While all of The Mojaloop Foundation’s backers share a vision of financial inclusion, there are two specific reasons why The Rockefeller Foundation is joining.

  1. Digital payments systems are basic infrastructure for all of our work. For example, our partners in ending energy poverty generally need to charge their customers to make their operations sustainable. If their customers can pay easily and in small amounts, without large transaction fees, they can offer service to more people. Digital payments then give those people more options for earning a livelihood using their newfound access to power.
  2. The Mojaloop Foundation represents bold new thinking about how to build this kind of digital infrastructure. The goal of Mojaloop isn’t to launch a new payments system—it’s to work together to build a common set of tools and common set of standards, making it easier for anyone to create payments systems that work for the poor and work with each other.

Like Linux and other open-source software, Mojaloop is openly available as a digital public good and built on open standards to foster interoperability. Our hope is that it will allow governments, businesses, and non-profits to create better systems that work for more people in more places, cutting costs and improving services.

The Mojaloop system was originally developed by the Bill and Melinda Gates Foundation. The creation of the Mojaloop Foundation marks the moment when a much broader community takes on the responsibility for the project.

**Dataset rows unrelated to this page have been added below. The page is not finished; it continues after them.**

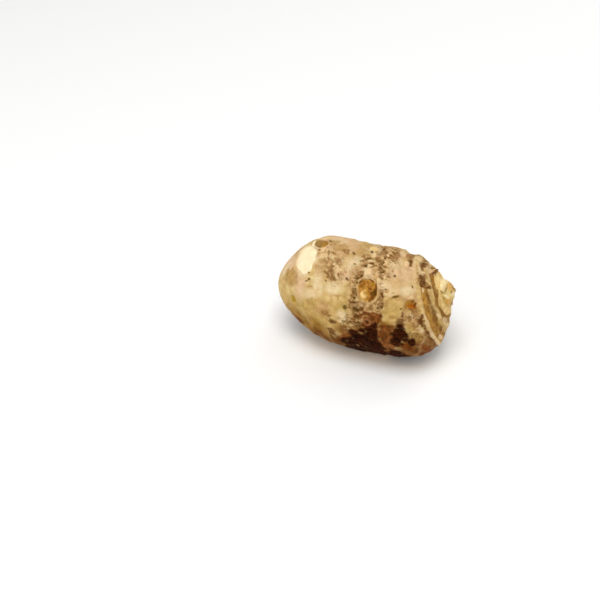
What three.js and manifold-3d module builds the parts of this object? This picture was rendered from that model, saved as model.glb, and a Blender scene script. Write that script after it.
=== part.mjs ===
// An eddo, the small egg-shaped corm of the taro plant, lying on its side.
// All lengths are in millimetres. Z is up, X runs from the root end to the shoot end.
import * as THREE from "three";
import { mergeVertices } from "three/addons/utils/BufferGeometryUtils.js";
import Module from "manifold-3d";

// Long axis
// The axis is a shallow arc, so the corm is bent like a bean.
const LENGTH = 77.6; // root end to the groove round the crown, along X
const START_HEADING = -14.1; // degrees the axis dips at the root end
const END_HEADING = 19.3; // degrees it rises at the shoot end
const BEND_SIDE = 44.3; // degrees of the bend's plane above the horizontal
const NOSE_LIFT = 6.6; // degrees the whole corm is tipped up when it lies at rest

// Girth
const BELLY = 25.2; // largest radius
const BELLY_AT = 48.1;
const ROOT_END_POWER = 3.39; // how full the root end is
const ROOT_END_ROUND = 4.25; // how far its tip is rounded off
const SHOULDER_POWER = 4.65; // how late the girth narrows before the crown

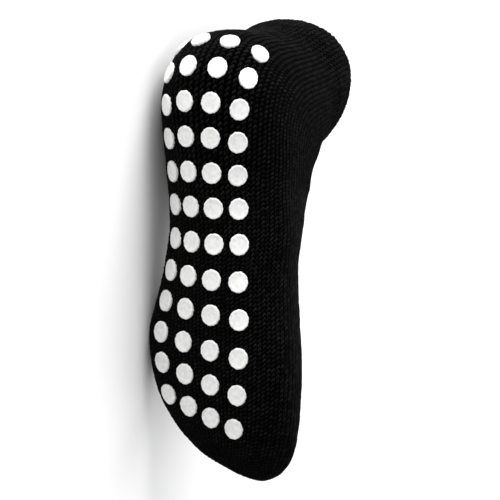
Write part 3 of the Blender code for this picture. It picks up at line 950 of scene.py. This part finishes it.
silicone = gripMaterial()
pattern = flatGrip()
pattern.data.materials.clear()
pattern.data.materials.append(silicone)
half = 0.5 * (gripLook["perRow"] - 1)
for number, (along, middle, pitch) in enumerate(gripRows, start=1):
    for column in range(gripLook["perRow"]):
        offset = (middle + (column - half) * pitch) * form["ballWidth"]
        grip = pattern.copy()
        grip.data = pattern.data.copy()
        grip.name = grip.data.name = f"grip{number:02d}{'abcd'[column]}"
        bpy.context.collection.objects.link(grip)
        layGrip(grip, along * form["footLength"], offset, 10 * number + column)
        outwards(grip)
        onlySelected(grip)
        bpy.ops.object.shade_smooth_by_angle(angle=math.radians(gripLook["smoothAngle"]))
        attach(grip, "root")
        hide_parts(f"grip_r{number:02d}_c{column + 1}")
bpy.data.objects.remove(pattern, do_unlink=True)
print("grips: laid on the sole,", len(grip.data.polygons), "faces each")


# studio: pale floor, white surroundings and large soft lights
studio = {
    "floorSize": 9.0,
    "floorColour": (0.90, 0.90, 0.90),
    "floorRoughness": 0.85,
    "floorSpecular": 0.1,
    "surround": 0.30,
    "aim": (0.0, 0.0, 0.04),
    "lights": {              # place, size, watts
        "above": ((0.0, 0.5, 2.2), 2.2, 9.0),
        "soleSide": ((0.1, -1.9, 0.45), 1.6, 8.0),
        "overToe": ((0.15, -0.9, 1.7), 1.4, 5.0),
        "heelSide": ((-1.9, 0.0, 0.6), 1.4, 84.0),
        "cuffSide": ((-0.8, 1.4, 0.9), 1.0, 14.0),
        "instepSide": ((1.2, 1.5, 0.6), 1.5, 24.0),
    },
}
nothingSelected()
bpy.ops.mesh.primitive_plane_add(size=studio["floorSize"], location=(0.0, 0.0, 0.0))
floor = bpy.context.object
floor.name = "floor"
material, _, _, surface = newMaterial("paleFloor")
surface.inputs["Base Color"].default_value = (*studio["floorColour"], 1.0)
surface.inputs["Roughness"].default_value = studio["floorRoughness"]
surface.inputs["Specular IOR Level"].default_value = studio["floorSpecular"]
floor.data.materials.append(material)

world = bpy.data.worlds.new("studio")
bpy.context.scene.world = world
world.use_nodes = True
world.node_tree.nodes["Background"].inputs[0].default_value = (1.0, 1.0, 1.0, 1.0)
world.node_tree.nodes["Background"].inputs[1].default_value = studio["surround"]
for name, (place, size, power) in studio["lights"].items():
    lamp = bpy.data.lights.new(name, "AREA")
    lamp.size = size
    lamp.energy = power
    light = bpy.data.objects.new(name, lamp)
    light.location = place
    facing = Vector(studio["aim"]) - Vector(place)
    light.rotation_euler = facing.to_track_quat("-Z", "Y").to_euler()
    bpy.context.collection.objects.link(light)
bpy.context.scene.view_settings.view_transform = "Standard"

# camera: under the sole, a little from the inner side and the heel, with the heel at the top
camera = {
    "azimuth": -10.8,
    "elevation": 25.1,
    "roll": 0.4,
    "distance": 2.03,
    "pixelsPerMm": 1.70,
    "seen": (0.110, 0.0, 0.045),     # point of the form that the distance runs to
    "aside": (0.028, 0.011),         # how far the camera stands off that point, right and up
    "pixels": 500.0,                 # width of the picture
    "sensor": 36.0,
    "reach": 30.0,
    "everyPoint": 7,                 # the frame is centred on every seventh point of the surface
}
a, e = math.radians(camera["azimuth"]), math.radians(camera["elevation"])
back = Vector((math.sin(a) * math.cos(e), -math.cos(a) * math.cos(e), math.sin(e)))
upward = Vector((-1.0, 0.0, 0.0))
upward = (upward - back * upward.dot(back)).normalized()
right = upward.cross(back)
seen = Vector(camera["seen"]) + Vector(toWorld)
place = seen + back * camera["distance"] + right * camera["aside"][0] + upward * camera["aside"][1]
offset = outer.reshape(-1, 3)[::camera["everyPoint"]] - np.array(place)
depth = -offset @ np.array(back)
across, along = offset @ np.array(right) / depth, offset @ np.array(upward) / depth
aside = float(0.5 * (across.min() + across.max()))
above = float(0.5 * (along.min() + along.max()))
aim = Vector(place) - back + right * aside + upward * above
towards = (place - aim).normalized()
level = (upward - towards * upward.dot(towards)).normalized()
turn = Matrix.Rotation(math.radians(camera["roll"]), 3, towards)
level = turn @ level
side = level.cross(towards)
view = Matrix((side, level, towards)).transposed().to_4x4()
lens = bpy.data.cameras.new("camera")
lens.sensor_width = camera["sensor"]
lens.lens = camera["sensor"] * camera["pixelsPerMm"] * 1000.0 * camera["distance"] / camera["pixels"]
lens.clip_end = camera["reach"]
eye = bpy.data.objects.new("camera", lens)
eye.matrix_world = Matrix.Translation(place) @ view
bpy.context.collection.objects.link(eye)
bpy.context.scene.camera = eye
print("studio: floor, lights and camera set")
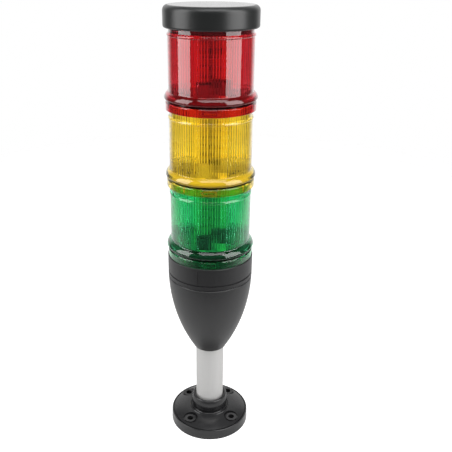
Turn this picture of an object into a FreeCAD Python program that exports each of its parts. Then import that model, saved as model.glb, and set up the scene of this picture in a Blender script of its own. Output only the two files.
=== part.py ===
"""Three-tier stack light on a tube and foot: a bayonet tower of the 70 mm class.

Units are millimetres. The floor is z = 0, the tower's axis is Z, the front
faces -Y, and the origin is the centre of the foot's underside. Each module
has its own height h, which starts at 0 at the bottom edge of its collar.
"""
import FreeCAD
import Part
import math
import os

# ---- driving dimensions -------------------------------------------------
FOOT_R = 35.8             # mounting foot
FOOT_RIM_TOP = 9.3
FOOT_DOME_TOP = 13.2      # where the dome meets the hub
HOLE_PCD = 54.0           # four fixing holes for M5
HOLE_R = 2.75
BOSS_R = 5.2              # flat bosses that the fixing screws clamp
BOSS_TOP = 11.7
POCKET_R = 6.7            # clearance round each boss, sunk into the dome
POCKET_FLOOR = 10.3
RIB_T = 1.8
HUB_R = 16.75             # widest part of the bulged hub
HUB_TOP = 26.4

TUBE_R = 12.5             # standard 25 mm aluminium tube
TUBE_WALL = 1.5
TUBE_LENGTH = 100.0
TUBE_FOOT = 3.0           # height of the ledge the tube stands on
SLIP = 0.05               # radial gap where pieces slide together by hand
RUN = 0.3                 # gap between pieces that turn against each other

HEAD_R = 36.2             # base head and widest part of the cone
CONE_ARC_R = 147.0        # the cone's sweep is one large arc
CONE_FOOT = 81.2
CONE_TOP = 153.9
HEAD_FOOT = 154.2
REVEAL_Z = 158.5          # groove round the head
REVEAL_DEPTH = 0.8
HEAD_TOP = 174.0
SHELL = 2.4               # wall of the black housings
SLEEVE_TOP = TUBE_FOOT + TUBE_LENGTH + 2.0
GRUB_Z = 93.0             # screw that holds the cone on the tube
POST_X = 27.0             # posts for the two screws between head and cone
POST_R = 3.3
HEAD_STUB_R = 12.5        # contact disc of the base and of each module
TERMINALS = 7
TERMINAL_STEP = 6.2

PITCH = 62.0              # height that each light module adds
LENS_R = 33.2             # clear body
BEAD_R = 36.55            # rounded bead over the collar
SKIRT_R = 35.6            # collar below the bead
SKIRT_BORE = 34.2
SHOULDER_H = 14.4         # where the collar's shoulder meets the body
RIDGE_H = 55.9            # ridge round the body, with a round shoulder above it
NECK_R = 32.5             # plain neck between the ridge and the next collar
FLUTES = 80
FLUTE_TIP_R = 29.9        # crests of the flutes inside the lens
FLUTE_ROOT_R = 30.05

SPIGOT_R = 32.6           # spigot that the next collar slides over
SPIGOT_BORE = 30.2
SPIGOT_H = 7.2
SEAL_R = (SPIGOT_R + SPIGOT_BORE) / 2
SEAL_HALF = 0.6          # half width of the seal's groove
SEAL_DEPTH = 2.2
LUG_R = 33.9              # bayonet lugs on the spigot
LUG_LOW = 4.0
LUG_HIGH = 6.3
LUG_COUNT = 4
LUG_TURN = -95.0          # direction of the first lug, degrees from +X
LUG_SPAN = 22.0
LEDGE_R = 33.0            # ledges inside the collar that run under the lugs
LEDGE_LOW = 1.0
LEDGE_SPAN = 24.0
TWIST = 25.0              # turn that frees a module
STOP_SPAN = 2.6

CAP_R = 36.45
CAP_LOW = -1.0            # the cap's skirt hangs a little below its seat
CAP_HEIGHT = 15.3
CAP_EDGE = 4.2            # radius of the top edge
CAP_RIM = 1.8             # radius of the lower edge
CAP_DIP = -4.6            # inner ring that reaches down inside the top neck

CARRIER_R = 33.4          # contact carrier inside each collar
CARRIER_LOW = 8.0
CARRIER_TOP = 10.3
TOWERS = ((-6.5, -18.5, 11.0, 7.0), (9.5, -6.3, 8.0, 7.0), (-6.0, 14.0, 8.0, 6.0))
TOWER_TOP = 22.0
TOWER_CORNER = 1.2
BOARD_T = 1.6
DRIVER_R = 25.8           # round driver board that lies on the carrier
DRIVER_TOP = CARRIER_TOP + BOARD_T
BOARD_W = 26.0            # upright board for the light sources
BOARD_TOP = 57.0
LED_W = 5.0
LED_H = 4.2
LED_T = 1.5
LED_X = 8.6               # two columns of light sources on each side
LED_STEP = 6.4
LED_LOW = 21.5
HEAD_DISC_LOW = 66.2      # contact disc that meets the next module
HEAD_DISC_TOP = 69.0
PAD_TRACKS = (4.4, 7.4, 10.4)
PAD_T = 0.2

UP = FreeCAD.Vector(0, 0, 1)
ORIGIN = FreeCAD.Vector(0, 0, 0)


# ---- shared form helpers ------------------------------------------------
def at(x, y, z=0.0):
    return FreeCAD.Vector(x, y, z)


def polar(radius, degrees, z=0.0):
    turn = math.radians(degrees)
    return at(radius * math.cos(turn), radius * math.sin(turn), z)


def turned(start, *steps):
    """Solid turned about Z from a closed outline of (radius, z) points.

    A step is the next corner, or a pair of points: an arc through the first
    that ends at the second.
    """
    edges = []
    here = at(start[0], 0, start[1])
    for step in steps + (start,):
        if isinstance(step[0], tuple):
            through = at(step[0][0], 0, step[0][1])
            there = at(step[1][0], 0, step[1][1])
            edges.append(Part.Arc(here, through, there).toShape())
        else:
            there = at(step[0], 0, step[1])
            edges.append(Part.LineSegment(here, there).toShape())
        here = there
    return Part.Face(Part.Wire(edges)).revolve(ORIGIN, UP, 360)


def disc(radius, low, high, x=0.0, y=0.0):
    return Part.makeCylinder(radius, high - low, at(x, y, low), UP)


def ring(outer, inner, low, high):
    return disc(outer, low, high).cut(disc(inner, low - 1, high + 1))


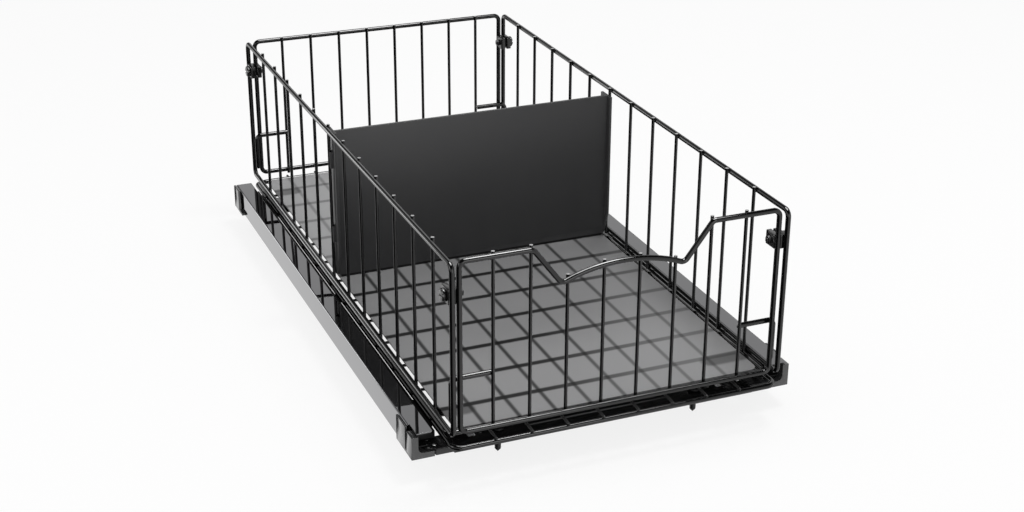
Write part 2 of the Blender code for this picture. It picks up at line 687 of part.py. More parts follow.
head_low = PLATE_TOP + CLEARANCE
head_top = head_low + HEAD_HEIGHT
head_radius = HEAD_DIAMETER / 2
screw_profile = [
    (0, head_top),
    *[(head_radius * out, head_low + HEAD_HEIGHT * up) for out, up in HEAD_CROWN_SHARES],
    (head_radius, head_low),
    (SCREW_DIAMETER / 2, head_low),
    (SCREW_DIAMETER / 2, POINT_LENGTH),
    (0, 0),
]
screw_mesh = turned_mesh(screw_profile, 16)
recess_half = (RECESS_LENGTH / 2, RECESS_WIDTH / 2)
for end_label, way in ENDS.items():
    near = RUNNER_ENDS[end_label] + way * PLATE_PROUD
    for side_label, side in SIDES.items():
        x, y = side * SCREW_X, near - way * SCREW_Y_IN
        name = f"{end_label}_{side_label}_mounting_screw"
        screw = finish(name, screw_mesh.copy(), SCREW_STEEL, location=(x, y, 0))
        carry(runners, screw)
        for cross, (half_x, half_y) in enumerate((recess_half, recess_half[::-1])):
            cut(screw, f"{name}_recess_{cross}", box_mesh(
                (x - half_x, y - half_y, head_top - RECESS_DEPTH),
                (x + half_x, y + half_y, head_top + OVERRUN)))


# Floor frame: two welded loops, cross wires between them and long wires over
# the cross wires, drawn down to the lower loop at both ends.

def loop_route(half_x, half_y, z, bend):
    return [(*p.xy, z) for p in rounded_outline((-half_x, -half_y), (half_x, half_y), bend)]


side_stations = centred_row(SIDE_UPRIGHTS, SIDE_PITCH)
end_stations = centred_row(END_UPRIGHTS, END_PITCH)
cross_reach = HALF_WIDTH + CROSS_WIRE_OVERHANG

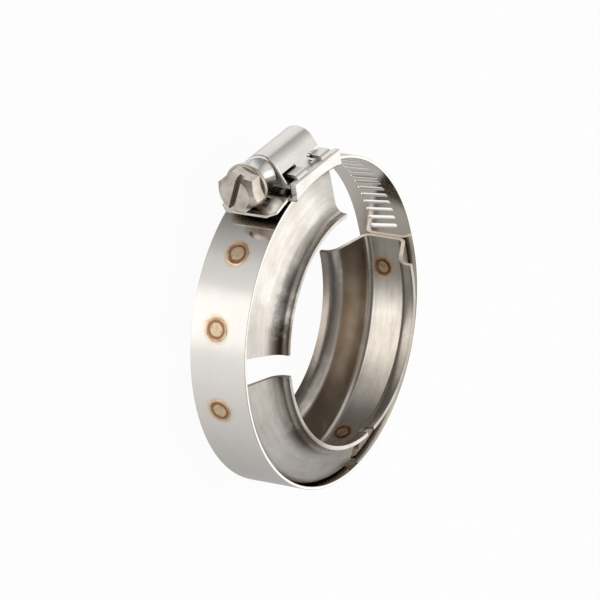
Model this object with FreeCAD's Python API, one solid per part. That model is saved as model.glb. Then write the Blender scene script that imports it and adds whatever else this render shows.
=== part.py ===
import FreeCAD, Part
import math
import os

# Flange clamp: a band with three V-section retainers inside it, closed by a worm screw.
# The clamp axis is Z. The housing sits on top of the ring, at +Y, with its screw along X
# and the screw head towards -X. Angles run anticlockwise from +X.

V = FreeCAD.Vector

# band
BAND_OUTER_R = 33.0
BAND_WIDTH = 12.7
BAND_T = 0.6
FIXED_END_ANGLE = 78.0
TONGUE_START_ANGLE = 367.0
TONGUE_LEAVES_SLIDE_X = -7.2
TONGUE_END_LENGTH = 8.9
TONGUE_CHAMFER_LENGTH = 1.6
TONGUE_CHAMFER_WIDTH = 1.7

# slots in the tongue, cut to the lead of the worm
SLOT_LENGTH = 6.6
SLOT_WIDTH = 1.05
SLOT_FIRST_MARGIN = 1.6
SLOT_END_MARGIN = 2.6

# V-section retainers, spot-welded inside the band
RETAINER_T = 0.8
WELD_GAP = 0.02
RETAINER_SPANS = {
    "retainer_upper_left": (83.0, 166.0),
    "retainer_lower": (176.5, 271.0),
    "retainer_right": (276.5, 367.0),
}
BASE_HALF_WIDTH = 3.2
LEG_ANGLE = 24.0
LEG_LENGTH = 5.33
ROOT_BEND_R = 1.6
LIP_BEND_R = 3.0
LIP_LENGTH = 0.5
HOUSING_END_BASE_ANGLE = 76.0

# spot-weld marks: a pressed ring on both faces of each weld, at (angle, z)
WELDS = {
    "retainer_upper_left": ((129.5, 0.4), (156.5, -0.6)),
    "retainer_lower": ((186.0, -0.7), (261.0, -0.8)),
    "retainer_right": ((287.0, -1.4), (354.5, -1.1)),
}
WELD_OUTER_R = 1.9
WELD_INNER_R = 1.3
WELD_DEPTH = 0.12

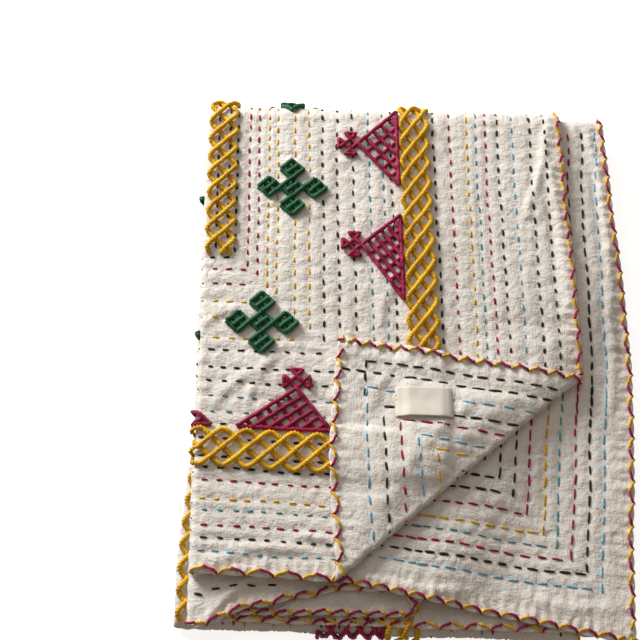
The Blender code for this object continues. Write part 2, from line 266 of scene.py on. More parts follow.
# Creases given one by one: start (u, v), end (u, v), half width, height
CREASES = (
    ((0.020, 0.170), (0.062, 0.205), 0.006, 0.0022),
    ((0.050, 0.168), (0.078, 0.222), 0.005, 0.0018),
    ((0.004, 0.250), (0.040, 0.268), 0.006, 0.0018),
    ((0.030, 0.015), (0.100, 0.026), 0.007, 0.0022),
    ((0.105, 0.040), (0.138, 0.028), 0.006, 0.0018),
    ((0.180, 0.262), (0.206, 0.330), 0.006, 0.0018),
    ((0.362, 0.490), (0.335, 0.395), 0.005, 0.0026),
    ((0.358, 0.460), (0.366, 0.300), 0.006, 0.0022),
    ((0.270, 0.250), (0.372, 0.262), 0.016, -0.0016),
    ((0.330, 0.120), (0.250, 0.060), 0.006, -0.0018),
    ((0.362, 0.060), (0.300, 0.030), 0.006, -0.0018),
    ((0.352, 0.012), (0.352, 0.190), 0.007, 0.0016),
    ((-0.400, 0.200), (-0.405, 0.330), 0.006, -0.0020),
    ((-0.412, 0.330), (-0.408, 0.480), 0.005, -0.0022),
    ((-0.330, 0.022), (-0.395, 0.026), 0.006, -0.0018),
    ((-0.160, 0.010), (-0.260, 0.014), 0.005, -0.0020),
    ((-0.240, LENGTH - 0.010), (-0.380, LENGTH - 0.012), 0.0035, -0.0022),
    ((-0.240, LENGTH - 0.022), (-0.380, LENGTH - 0.022), 0.0035, -0.0018),
    ((-0.020, LENGTH - 0.004), (-0.075, LENGTH - 0.030), 0.006, 0.0030),
)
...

If it’s going to be a building block that will underpin the livelihoods of billions of people, Mojaloop will need to be built on the ingenuity and effort of many organizations and individuals. As we’ve seen with other grantees and partners developing digital public goods, like the Open Mobility Foundation, technology gains more power to do good when it has a community and organization behind it.

Building this community and organization won’t be easy—there isn’t an established playbook for creating this type of public good. But it’s worth doing. We look forward to helping grow and broaden Mojaloop’s community with an eye toward openness, interoperability, and universal financial inclusion.